• WHAT THE EXERCISE ASKS: Every record below should be printed exactly as it appears.

• PROVIDED INFORMATION:

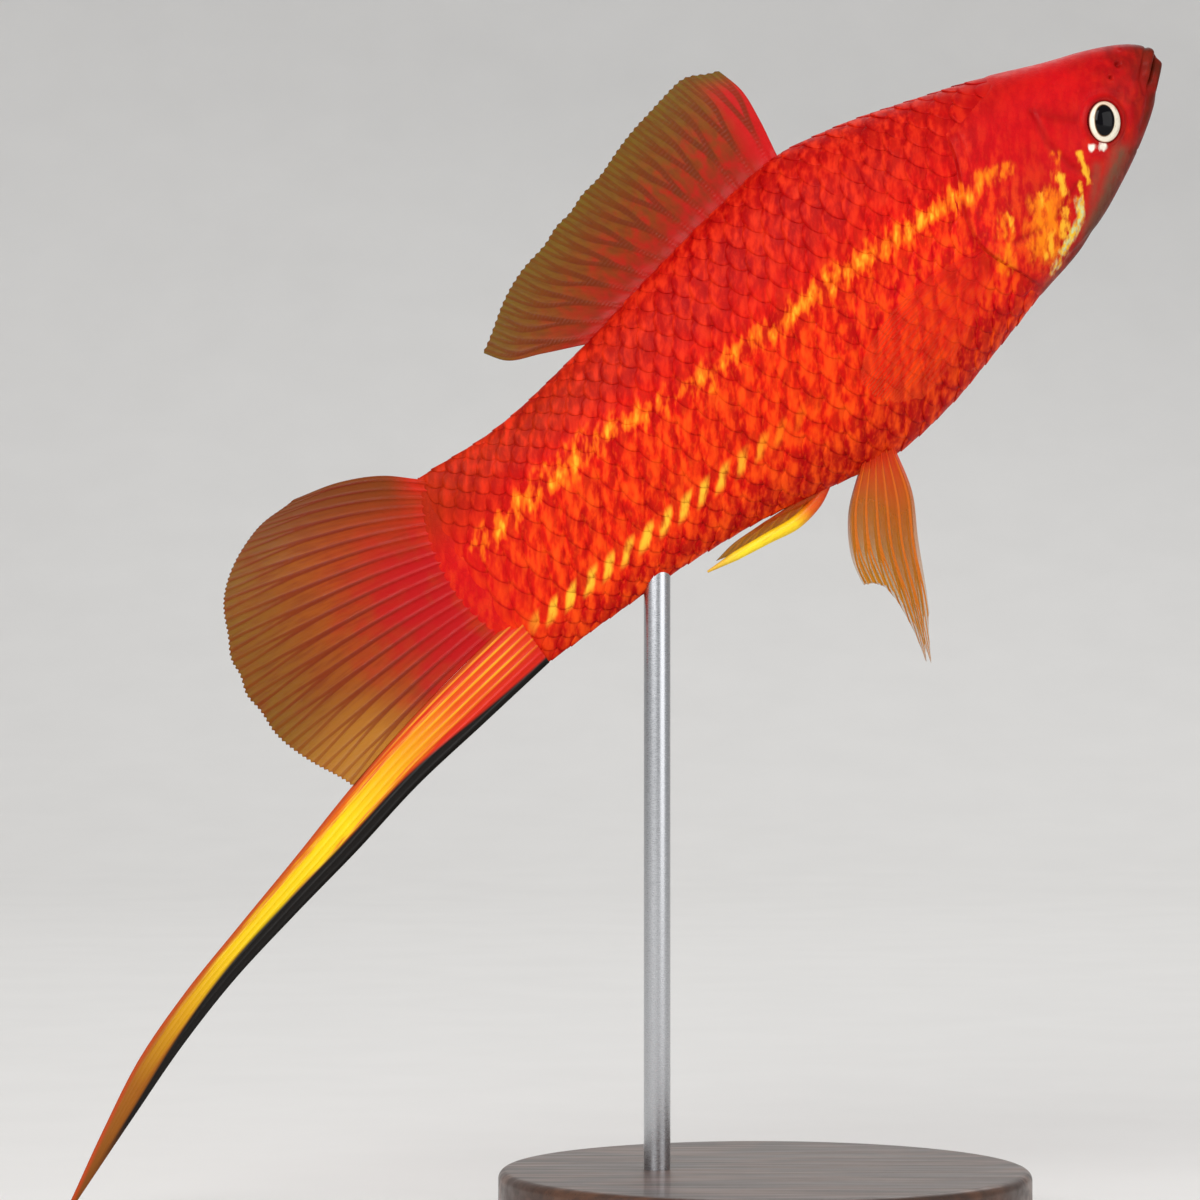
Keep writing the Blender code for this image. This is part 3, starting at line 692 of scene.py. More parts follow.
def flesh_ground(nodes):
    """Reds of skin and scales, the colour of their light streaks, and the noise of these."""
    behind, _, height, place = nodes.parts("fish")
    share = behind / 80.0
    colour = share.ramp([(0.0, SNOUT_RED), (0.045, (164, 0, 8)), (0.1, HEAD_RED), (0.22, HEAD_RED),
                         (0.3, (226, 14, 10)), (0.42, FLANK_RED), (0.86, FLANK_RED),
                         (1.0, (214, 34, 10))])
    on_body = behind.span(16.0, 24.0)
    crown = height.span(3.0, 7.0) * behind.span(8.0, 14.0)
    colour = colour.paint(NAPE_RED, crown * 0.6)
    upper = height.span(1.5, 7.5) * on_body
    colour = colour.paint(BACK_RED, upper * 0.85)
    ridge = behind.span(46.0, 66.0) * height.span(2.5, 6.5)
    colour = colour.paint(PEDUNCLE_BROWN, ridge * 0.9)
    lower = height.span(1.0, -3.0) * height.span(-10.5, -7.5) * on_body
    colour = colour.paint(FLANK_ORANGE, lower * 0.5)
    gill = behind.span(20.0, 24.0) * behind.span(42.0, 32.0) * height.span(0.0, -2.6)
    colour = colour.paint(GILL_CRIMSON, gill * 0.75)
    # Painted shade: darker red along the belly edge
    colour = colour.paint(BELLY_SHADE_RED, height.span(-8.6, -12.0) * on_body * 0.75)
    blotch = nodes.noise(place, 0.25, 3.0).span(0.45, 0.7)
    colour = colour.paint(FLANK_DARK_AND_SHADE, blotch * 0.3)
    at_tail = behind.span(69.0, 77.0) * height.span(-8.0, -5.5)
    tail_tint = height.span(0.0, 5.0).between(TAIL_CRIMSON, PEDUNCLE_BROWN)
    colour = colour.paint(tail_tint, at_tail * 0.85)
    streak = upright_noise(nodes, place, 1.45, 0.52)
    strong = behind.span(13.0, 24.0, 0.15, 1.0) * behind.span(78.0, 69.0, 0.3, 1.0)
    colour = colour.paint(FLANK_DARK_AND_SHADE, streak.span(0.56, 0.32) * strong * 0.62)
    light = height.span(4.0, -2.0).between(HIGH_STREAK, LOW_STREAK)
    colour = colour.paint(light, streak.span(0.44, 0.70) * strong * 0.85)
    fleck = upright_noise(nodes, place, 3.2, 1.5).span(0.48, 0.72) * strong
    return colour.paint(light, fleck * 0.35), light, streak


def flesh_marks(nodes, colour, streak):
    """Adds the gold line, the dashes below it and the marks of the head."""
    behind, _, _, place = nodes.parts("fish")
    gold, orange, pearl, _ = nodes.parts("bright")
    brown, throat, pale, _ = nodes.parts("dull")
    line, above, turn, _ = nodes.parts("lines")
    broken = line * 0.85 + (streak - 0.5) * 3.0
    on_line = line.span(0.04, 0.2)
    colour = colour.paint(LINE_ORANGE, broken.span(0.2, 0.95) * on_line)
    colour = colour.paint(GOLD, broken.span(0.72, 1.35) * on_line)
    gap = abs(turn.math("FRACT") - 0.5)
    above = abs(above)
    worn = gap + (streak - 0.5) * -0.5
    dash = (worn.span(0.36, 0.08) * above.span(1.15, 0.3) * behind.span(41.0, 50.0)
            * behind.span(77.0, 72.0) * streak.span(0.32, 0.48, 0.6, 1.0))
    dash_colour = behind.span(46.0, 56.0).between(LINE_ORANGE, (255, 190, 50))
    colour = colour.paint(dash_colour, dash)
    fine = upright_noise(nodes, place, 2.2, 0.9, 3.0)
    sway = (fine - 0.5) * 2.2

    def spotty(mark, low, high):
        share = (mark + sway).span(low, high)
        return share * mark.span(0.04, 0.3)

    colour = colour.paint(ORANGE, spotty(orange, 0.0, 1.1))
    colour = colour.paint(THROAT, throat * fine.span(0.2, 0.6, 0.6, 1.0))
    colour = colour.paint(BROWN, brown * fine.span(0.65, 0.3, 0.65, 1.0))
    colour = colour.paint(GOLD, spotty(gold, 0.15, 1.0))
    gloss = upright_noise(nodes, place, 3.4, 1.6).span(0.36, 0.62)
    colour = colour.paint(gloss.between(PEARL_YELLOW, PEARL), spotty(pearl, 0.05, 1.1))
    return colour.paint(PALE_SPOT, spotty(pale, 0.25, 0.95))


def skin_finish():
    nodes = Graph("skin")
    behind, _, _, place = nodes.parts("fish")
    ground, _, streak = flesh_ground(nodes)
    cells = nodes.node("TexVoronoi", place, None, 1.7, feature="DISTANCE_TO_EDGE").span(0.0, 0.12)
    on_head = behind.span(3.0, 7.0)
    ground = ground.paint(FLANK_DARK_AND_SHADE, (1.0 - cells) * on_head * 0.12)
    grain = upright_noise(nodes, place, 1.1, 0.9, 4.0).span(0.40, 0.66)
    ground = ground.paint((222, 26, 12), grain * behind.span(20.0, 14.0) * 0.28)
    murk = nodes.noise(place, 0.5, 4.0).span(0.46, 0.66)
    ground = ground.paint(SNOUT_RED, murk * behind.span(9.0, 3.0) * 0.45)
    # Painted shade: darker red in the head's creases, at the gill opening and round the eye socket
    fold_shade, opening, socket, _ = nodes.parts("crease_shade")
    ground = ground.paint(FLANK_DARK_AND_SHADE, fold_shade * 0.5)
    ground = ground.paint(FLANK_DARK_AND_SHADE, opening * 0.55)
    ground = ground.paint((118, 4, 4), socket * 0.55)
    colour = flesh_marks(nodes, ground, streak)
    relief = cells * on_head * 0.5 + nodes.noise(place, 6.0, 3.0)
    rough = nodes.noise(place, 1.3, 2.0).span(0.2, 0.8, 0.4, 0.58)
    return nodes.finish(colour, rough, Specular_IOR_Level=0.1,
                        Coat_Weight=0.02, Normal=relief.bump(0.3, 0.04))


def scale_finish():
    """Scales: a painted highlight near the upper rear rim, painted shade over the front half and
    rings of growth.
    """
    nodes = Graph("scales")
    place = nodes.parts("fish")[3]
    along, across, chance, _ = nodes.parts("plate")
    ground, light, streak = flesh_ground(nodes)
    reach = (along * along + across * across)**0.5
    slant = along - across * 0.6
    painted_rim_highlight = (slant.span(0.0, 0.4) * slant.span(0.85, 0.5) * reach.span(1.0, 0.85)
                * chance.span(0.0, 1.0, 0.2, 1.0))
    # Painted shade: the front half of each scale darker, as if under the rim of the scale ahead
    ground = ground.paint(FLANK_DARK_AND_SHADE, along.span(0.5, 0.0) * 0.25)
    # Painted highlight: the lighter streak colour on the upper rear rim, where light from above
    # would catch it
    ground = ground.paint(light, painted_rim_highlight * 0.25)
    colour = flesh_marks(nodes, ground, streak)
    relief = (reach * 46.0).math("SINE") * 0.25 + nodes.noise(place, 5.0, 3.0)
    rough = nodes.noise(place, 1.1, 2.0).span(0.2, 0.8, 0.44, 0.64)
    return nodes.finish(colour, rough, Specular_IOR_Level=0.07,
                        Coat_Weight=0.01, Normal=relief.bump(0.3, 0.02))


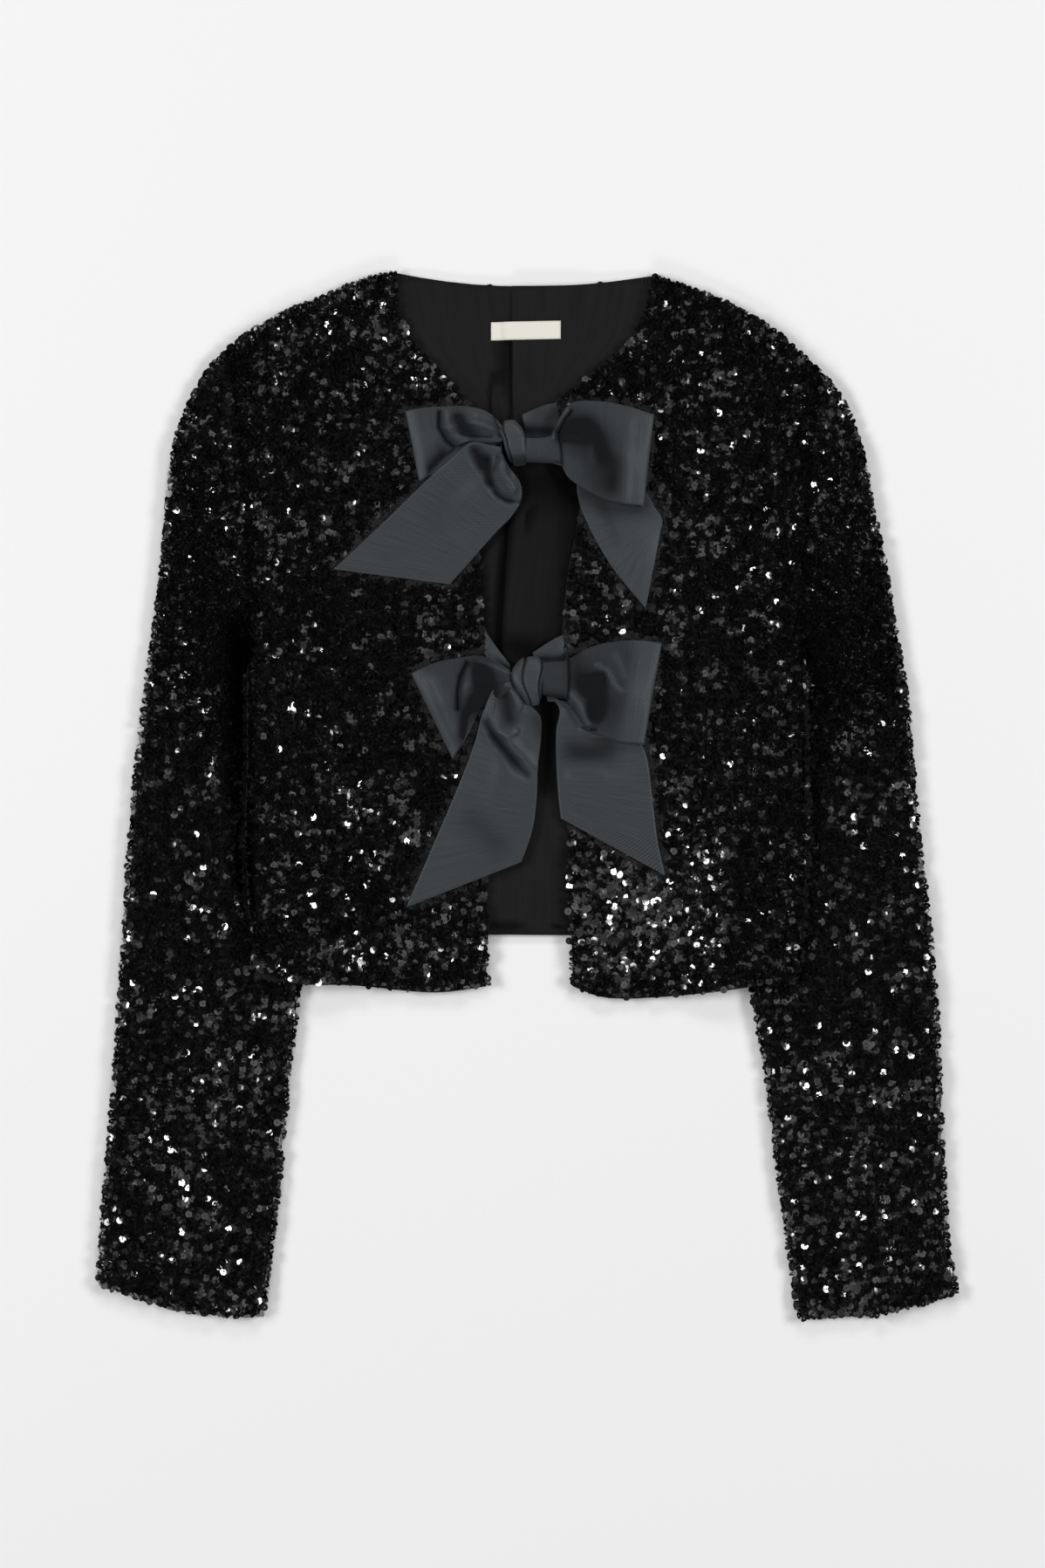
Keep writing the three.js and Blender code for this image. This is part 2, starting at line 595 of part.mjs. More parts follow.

• THE OUTPUT:
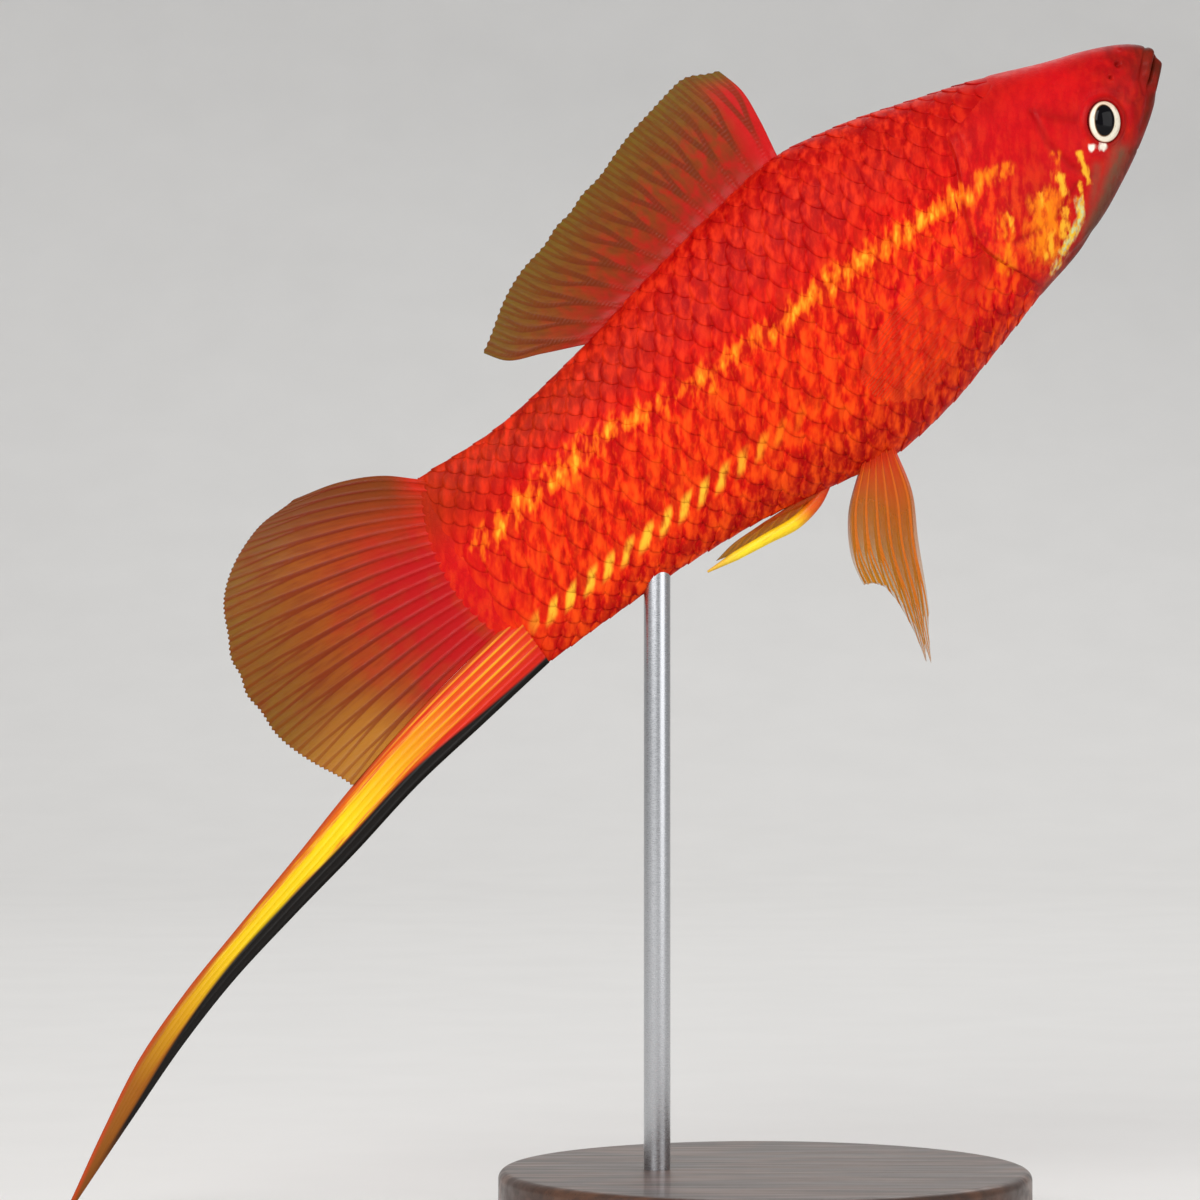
Keep writing the Blender code for this image. This is part 3, starting at line 692 of scene.py. More parts follow.
def flesh_ground(nodes):
    """Reds of skin and scales, the colour of their light streaks, and the noise of these."""
    behind, _, height, place = nodes.parts("fish")
    share = behind / 80.0
    colour = share.ramp([(0.0, SNOUT_RED), (0.045, (164, 0, 8)), (0.1, HEAD_RED), (0.22, HEAD_RED),
                         (0.3, (226, 14, 10)), (0.42, FLANK_RED), (0.86, FLANK_RED),
                         (1.0, (214, 34, 10))])
    on_body = behind.span(16.0, 24.0)
    crown = height.span(3.0, 7.0) * behind.span(8.0, 14.0)
    colour = colour.paint(NAPE_RED, crown * 0.6)
    upper = height.span(1.5, 7.5) * on_body
    colour = colour.paint(BACK_RED, upper * 0.85)
    ridge = behind.span(46.0, 66.0) * height.span(2.5, 6.5)
    colour = colour.paint(PEDUNCLE_BROWN, ridge * 0.9)
    lower = height.span(1.0, -3.0) * height.span(-10.5, -7.5) * on_body
    colour = colour.paint(FLANK_ORANGE, lower * 0.5)
    gill = behind.span(20.0, 24.0) * behind.span(42.0, 32.0) * height.span(0.0, -2.6)
    colour = colour.paint(GILL_CRIMSON, gill * 0.75)
    # Painted shade: darker red along the belly edge
    colour = colour.paint(BELLY_SHADE_RED, height.span(-8.6, -12.0) * on_body * 0.75)
    blotch = nodes.noise(place, 0.25, 3.0).span(0.45, 0.7)
    colour = colour.paint(FLANK_DARK_AND_SHADE, blotch * 0.3)
    at_tail = behind.span(69.0, 77.0) * height.span(-8.0, -5.5)
    tail_tint = height.span(0.0, 5.0).between(TAIL_CRIMSON, PEDUNCLE_BROWN)
    colour = colour.paint(tail_tint, at_tail * 0.85)
    streak = upright_noise(nodes, place, 1.45, 0.52)
    strong = behind.span(13.0, 24.0, 0.15, 1.0) * behind.span(78.0, 69.0, 0.3, 1.0)
    colour = colour.paint(FLANK_DARK_AND_SHADE, streak.span(0.56, 0.32) * strong * 0.62)
    light = height.span(4.0, -2.0).between(HIGH_STREAK, LOW_STREAK)
    colour = colour.paint(light, streak.span(0.44, 0.70) * strong * 0.85)
    fleck = upright_noise(nodes, place, 3.2, 1.5).span(0.48, 0.72) * strong
    return colour.paint(light, fleck * 0.35), light, streak


def flesh_marks(nodes, colour, streak):
    """Adds the gold line, the dashes below it and the marks of the head."""
    behind, _, _, place = nodes.parts("fish")
    gold, orange, pearl, _ = nodes.parts("bright")
    brown, throat, pale, _ = nodes.parts("dull")
    line, above, turn, _ = nodes.parts("lines")
    broken = line * 0.85 + (streak - 0.5) * 3.0
    on_line = line.span(0.04, 0.2)
    colour = colour.paint(LINE_ORANGE, broken.span(0.2, 0.95) * on_line)
    colour = colour.paint(GOLD, broken.span(0.72, 1.35) * on_line)
    gap = abs(turn.math("FRACT") - 0.5)
    above = abs(above)
    worn = gap + (streak - 0.5) * -0.5
    dash = (worn.span(0.36, 0.08) * above.span(1.15, 0.3) * behind.span(41.0, 50.0)
            * behind.span(77.0, 72.0) * streak.span(0.32, 0.48, 0.6, 1.0))
    dash_colour = behind.span(46.0, 56.0).between(LINE_ORANGE, (255, 190, 50))
    colour = colour.paint(dash_colour, dash)
    fine = upright_noise(nodes, place, 2.2, 0.9, 3.0)
    sway = (fine - 0.5) * 2.2

    def spotty(mark, low, high):
        share = (mark + sway).span(low, high)
        return share * mark.span(0.04, 0.3)

    colour = colour.paint(ORANGE, spotty(orange, 0.0, 1.1))
    colour = colour.paint(THROAT, throat * fine.span(0.2, 0.6, 0.6, 1.0))
    colour = colour.paint(BROWN, brown * fine.span(0.65, 0.3, 0.65, 1.0))
    colour = colour.paint(GOLD, spotty(gold, 0.15, 1.0))
    gloss = upright_noise(nodes, place, 3.4, 1.6).span(0.36, 0.62)
    colour = colour.paint(gloss.between(PEARL_YELLOW, PEARL), spotty(pearl, 0.05, 1.1))
    return colour.paint(PALE_SPOT, spotty(pale, 0.25, 0.95))


def skin_finish():
    nodes = Graph("skin")
    behind, _, _, place = nodes.parts("fish")
    ground, _, streak = flesh_ground(nodes)
    cells = nodes.node("TexVoronoi", place, None, 1.7, feature="DISTANCE_TO_EDGE").span(0.0, 0.12)
    on_head = behind.span(3.0, 7.0)
    ground = ground.paint(FLANK_DARK_AND_SHADE, (1.0 - cells) * on_head * 0.12)
    grain = upright_noise(nodes, place, 1.1, 0.9, 4.0).span(0.40, 0.66)
    ground = ground.paint((222, 26, 12), grain * behind.span(20.0, 14.0) * 0.28)
    murk = nodes.noise(place, 0.5, 4.0).span(0.46, 0.66)
    ground = ground.paint(SNOUT_RED, murk * behind.span(9.0, 3.0) * 0.45)
    # Painted shade: darker red in the head's creases, at the gill opening and round the eye socket
    fold_shade, opening, socket, _ = nodes.parts("crease_shade")
    ground = ground.paint(FLANK_DARK_AND_SHADE, fold_shade * 0.5)
    ground = ground.paint(FLANK_DARK_AND_SHADE, opening * 0.55)
    ground = ground.paint((118, 4, 4), socket * 0.55)
    colour = flesh_marks(nodes, ground, streak)
    relief = cells * on_head * 0.5 + nodes.noise(place, 6.0, 3.0)
    rough = nodes.noise(place, 1.3, 2.0).span(0.2, 0.8, 0.4, 0.58)
    return nodes.finish(colour, rough, Specular_IOR_Level=0.1,
                        Coat_Weight=0.02, Normal=relief.bump(0.3, 0.04))


def scale_finish():
    """Scales: a painted highlight near the upper rear rim, painted shade over the front half and
    rings of growth.
    """
    nodes = Graph("scales")
    place = nodes.parts("fish")[3]
    along, across, chance, _ = nodes.parts("plate")
    ground, light, streak = flesh_ground(nodes)
    reach = (along * along + across * across)**0.5
    slant = along - across * 0.6
    painted_rim_highlight = (slant.span(0.0, 0.4) * slant.span(0.85, 0.5) * reach.span(1.0, 0.85)
                * chance.span(0.0, 1.0, 0.2, 1.0))
    # Painted shade: the front half of each scale darker, as if under the rim of the scale ahead
    ground = ground.paint(FLANK_DARK_AND_SHADE, along.span(0.5, 0.0) * 0.25)
    # Painted highlight: the lighter streak colour on the upper rear rim, where light from above
    # would catch it
    ground = ground.paint(light, painted_rim_highlight * 0.25)
    colour = flesh_marks(nodes, ground, streak)
    relief = (reach * 46.0).math("SINE") * 0.25 + nodes.noise(place, 5.0, 3.0)
    rough = nodes.noise(place, 1.1, 2.0).span(0.2, 0.8, 0.44, 0.64)
    return nodes.finish(colour, rough, Specular_IOR_Level=0.07,
                        Coat_Weight=0.01, Normal=relief.bump(0.3, 0.02))


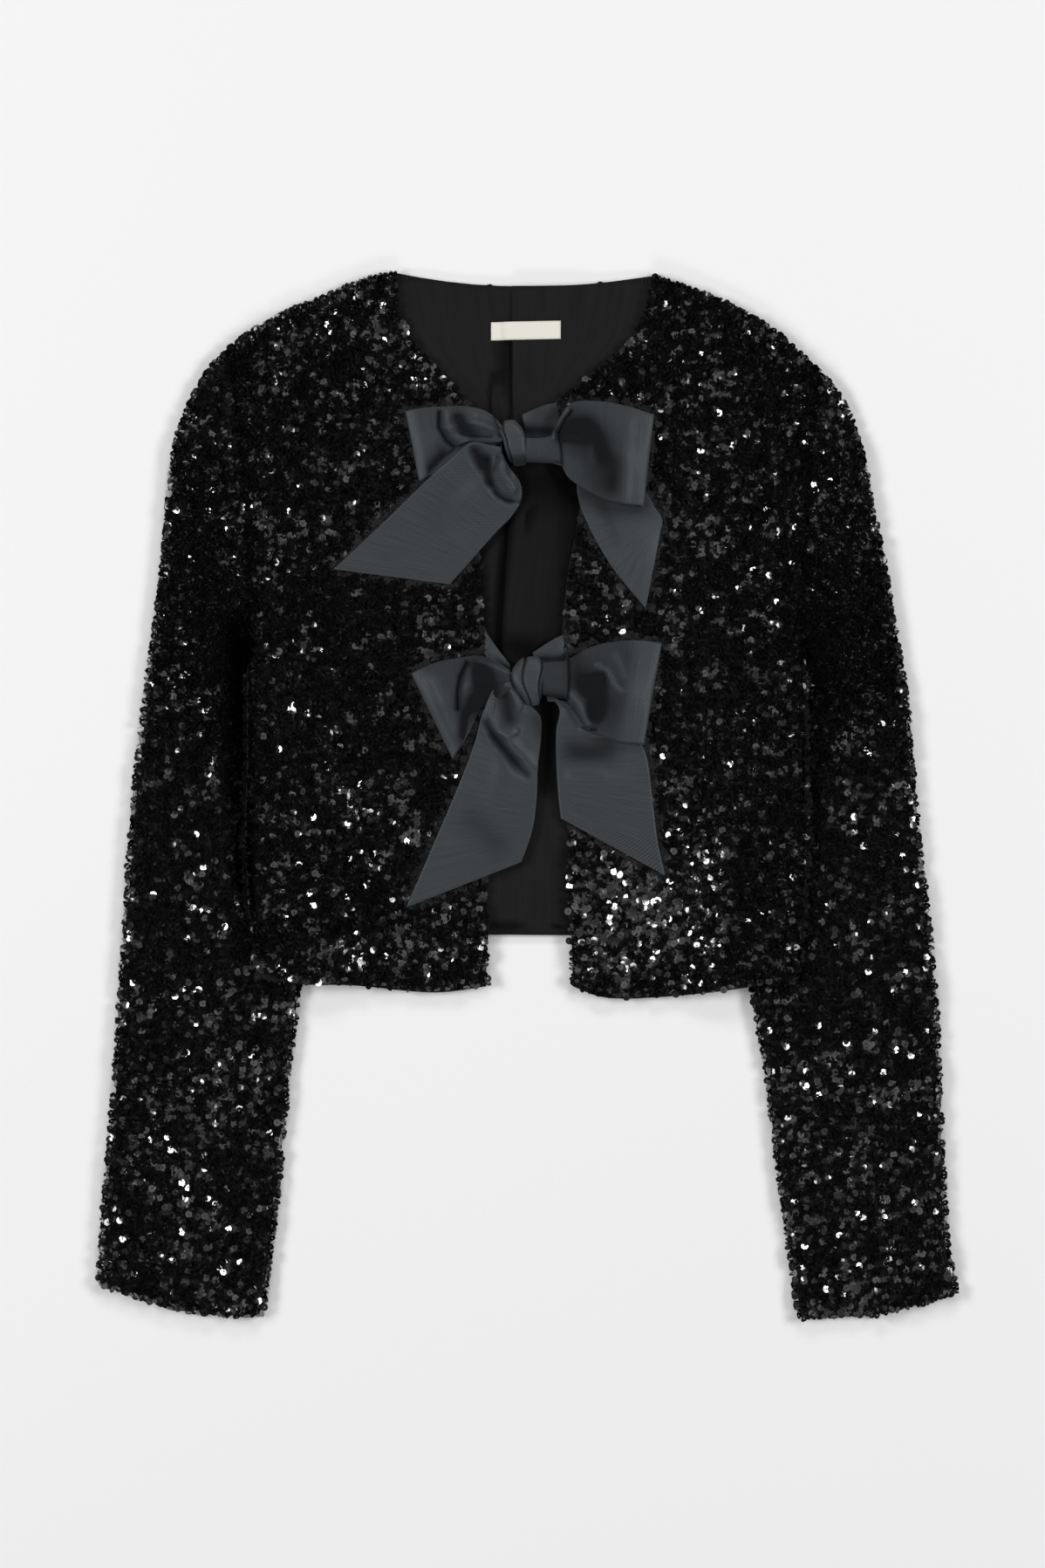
Keep writing the three.js and Blender code for this image. This is part 2, starting at line 595 of part.mjs. More parts follow.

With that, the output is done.